## Problem to solve:
Repeat exactly each line of the data provided below.

## Recorded information:
....

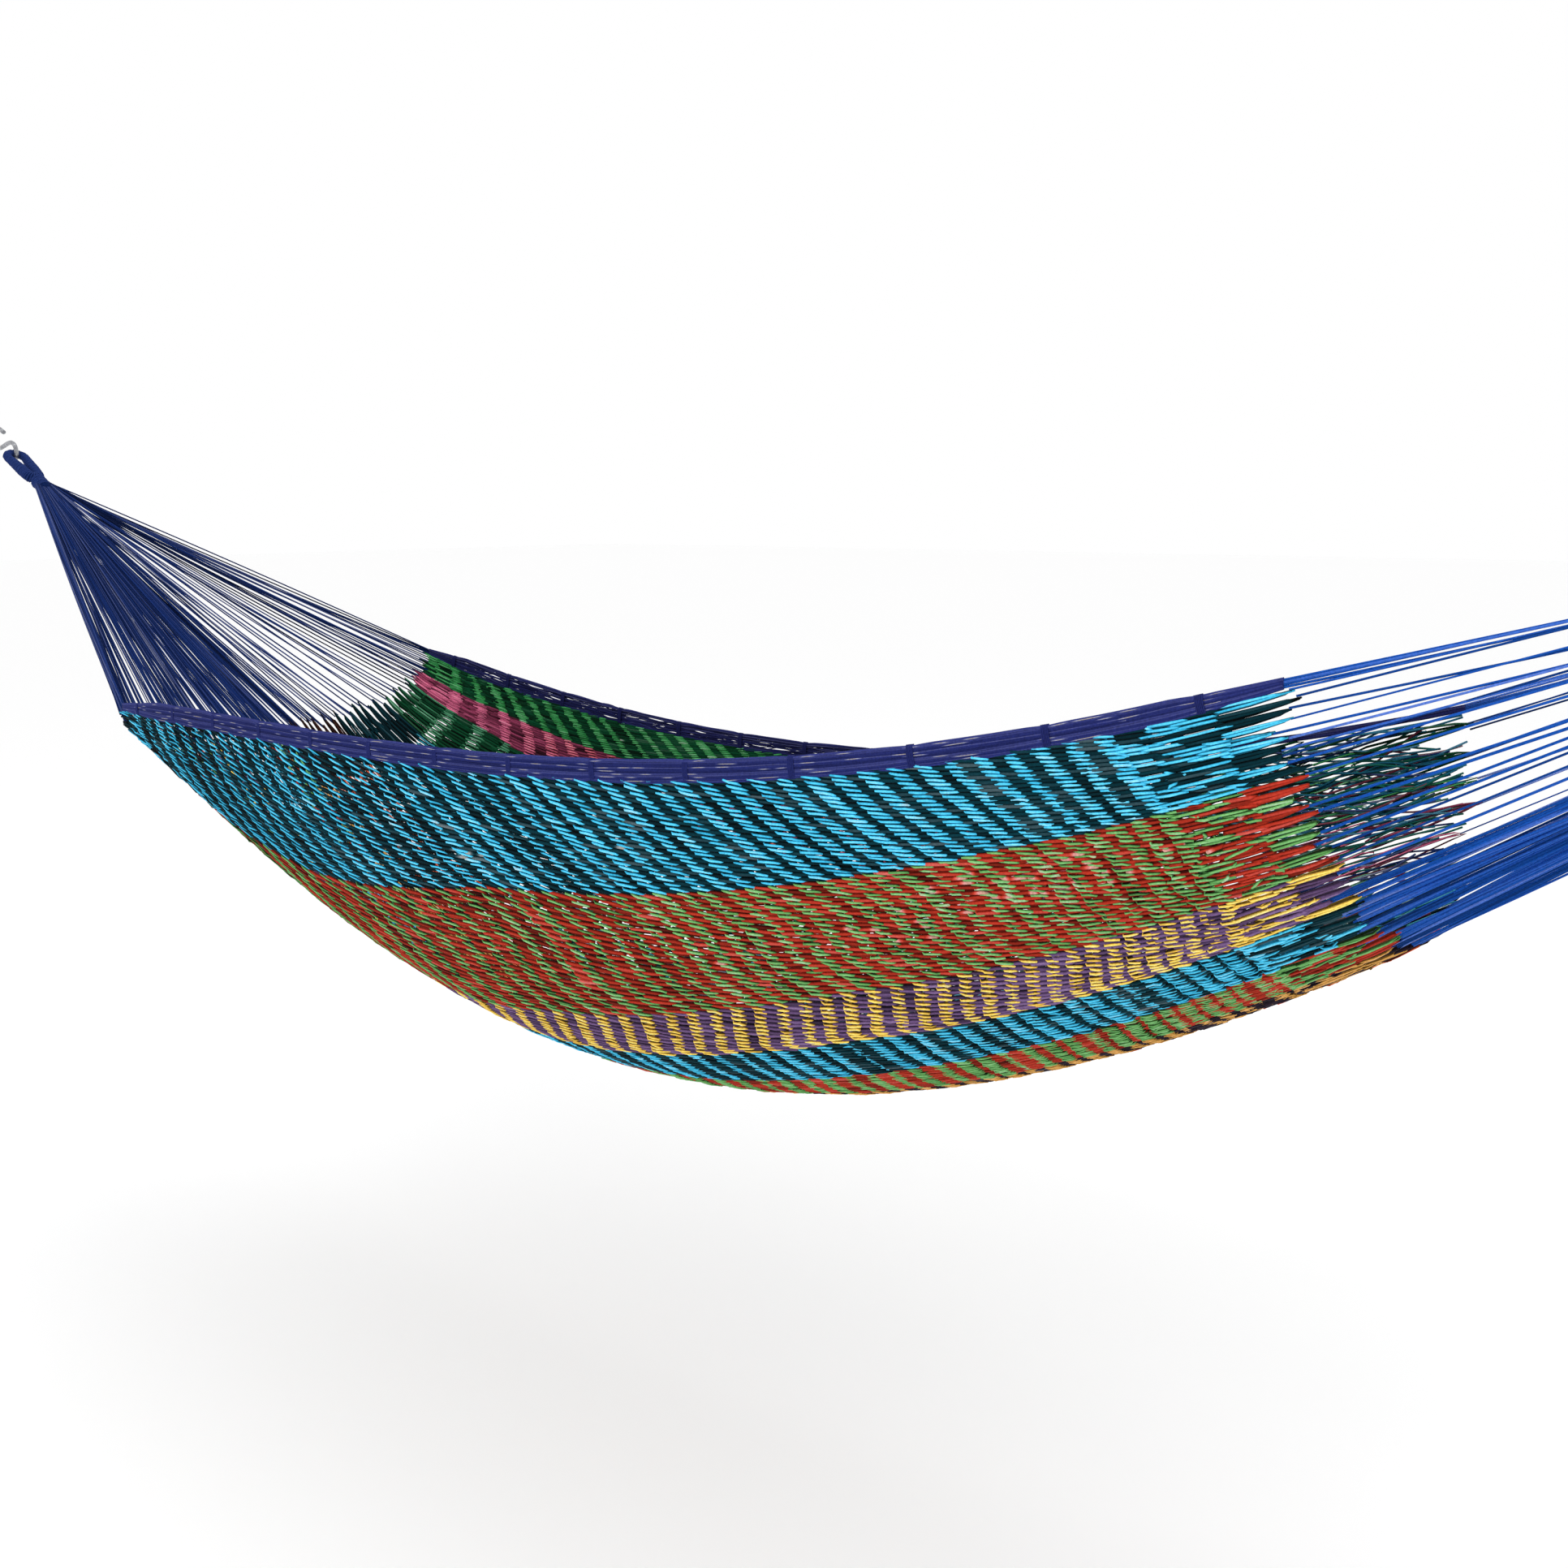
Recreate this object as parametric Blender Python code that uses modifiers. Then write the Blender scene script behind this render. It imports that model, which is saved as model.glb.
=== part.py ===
"""Woven string hammock with gathered ends, hung between two S-hooks.

Frame, in metres: +X runs along the hammock from the left hook to the right one, +Y
runs across it from the near edge to the far edge, +Z is up. The origin is the middle
of the line between the two hook seats, about which the whole hammock swings.
"""

import math

import bpy
from mathutils import Matrix, Vector

# Hanging line and ends
HALF_SPAN = 1.828        # origin to each hook seat
PULL_ANGLE = math.radians(30.2)  # the arms' pull below the horizontal
ROD_RADIUS = 0.0045      # S-hook rod
BEND_RADIUS = 0.0205     # S-hook bends, to the rod's centre
SHANK_LENGTH = 0.060     # between the centres of an S-hook's two bends
TIP_LENGTH = 0.016       # straight tip after each bend
ROPE_RADIUS = 0.0095     # wound end loop
LOOP_HALF_WIDTH = 0.018  # end loop's eye, to the rope's centre
LOOP_FOOT = 0.0750       # seat to the centre of the eye's narrow end
FOOT_HALF_WIDTH = 0.0102
SEAT_GAP = 0.0010        # hook rod to rope
THROAT_START = 0.0957    # seat to the binding at the throat
THROAT_LENGTH = 0.0590
THROAT_RADIUS = 0.0130
FLARE_START = 0.026      # along the binding
FLARE_RADIUS = 0.0230
FAN_APEX = 0.1050        # seat to the point that the arm cords fan out from
FAN_START = 0.0520       # apex to where the cord bundles leave the binding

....

## Reply to the task:
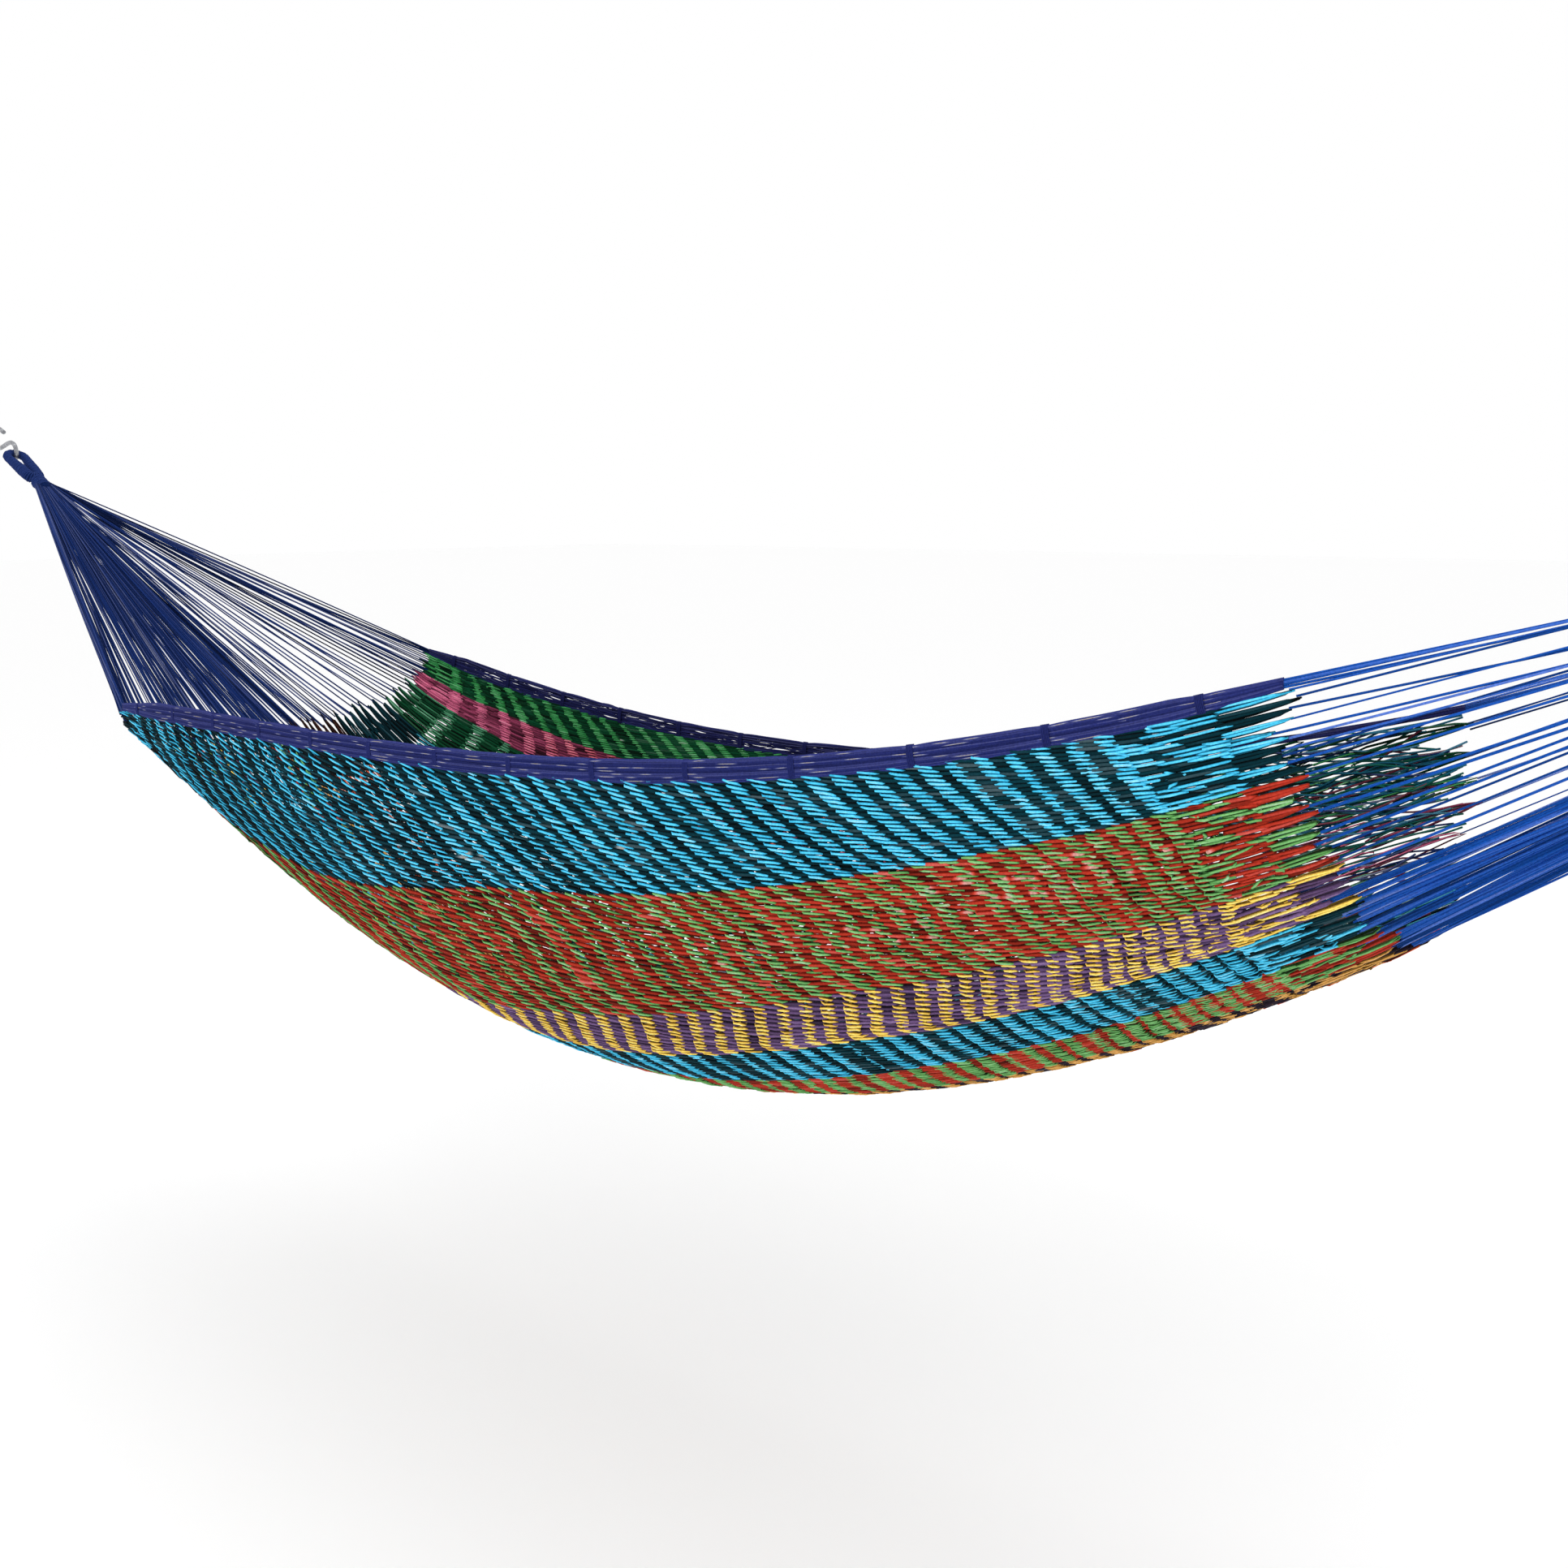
Recreate this object as parametric Blender Python code that uses modifiers. Then write the Blender scene script behind this render. It imports that model, which is saved as model.glb.
=== part.py ===
"""Woven string hammock with gathered ends, hung between two S-hooks.

Frame, in metres: +X runs along the hammock from the left hook to the right one, +Y
runs across it from the near edge to the far edge, +Z is up. The origin is the middle
of the line between the two hook seats, about which the whole hammock swings.
"""

import math

import bpy
from mathutils import Matrix, Vector

# Hanging line and ends
HALF_SPAN = 1.828        # origin to each hook seat
PULL_ANGLE = math.radians(30.2)  # the arms' pull below the horizontal
ROD_RADIUS = 0.0045      # S-hook rod
BEND_RADIUS = 0.0205     # S-hook bends, to the rod's centre
SHANK_LENGTH = 0.060     # between the centres of an S-hook's two bends
TIP_LENGTH = 0.016       # straight tip after each bend
ROPE_RADIUS = 0.0095     # wound end loop
LOOP_HALF_WIDTH = 0.018  # end loop's eye, to the rope's centre
LOOP_FOOT = 0.0750       # seat to the centre of the eye's narrow end
FOOT_HALF_WIDTH = 0.0102
SEAT_GAP = 0.0010        # hook rod to rope
THROAT_START = 0.0957    # seat to the binding at the throat
THROAT_LENGTH = 0.0590
THROAT_RADIUS = 0.0130
FLARE_START = 0.026      # along the binding
FLARE_RADIUS = 0.0230
FAN_APEX = 0.1050        # seat to the point that the arm cords fan out from
FAN_START = 0.0520       # apex to where the cord bundles leave the binding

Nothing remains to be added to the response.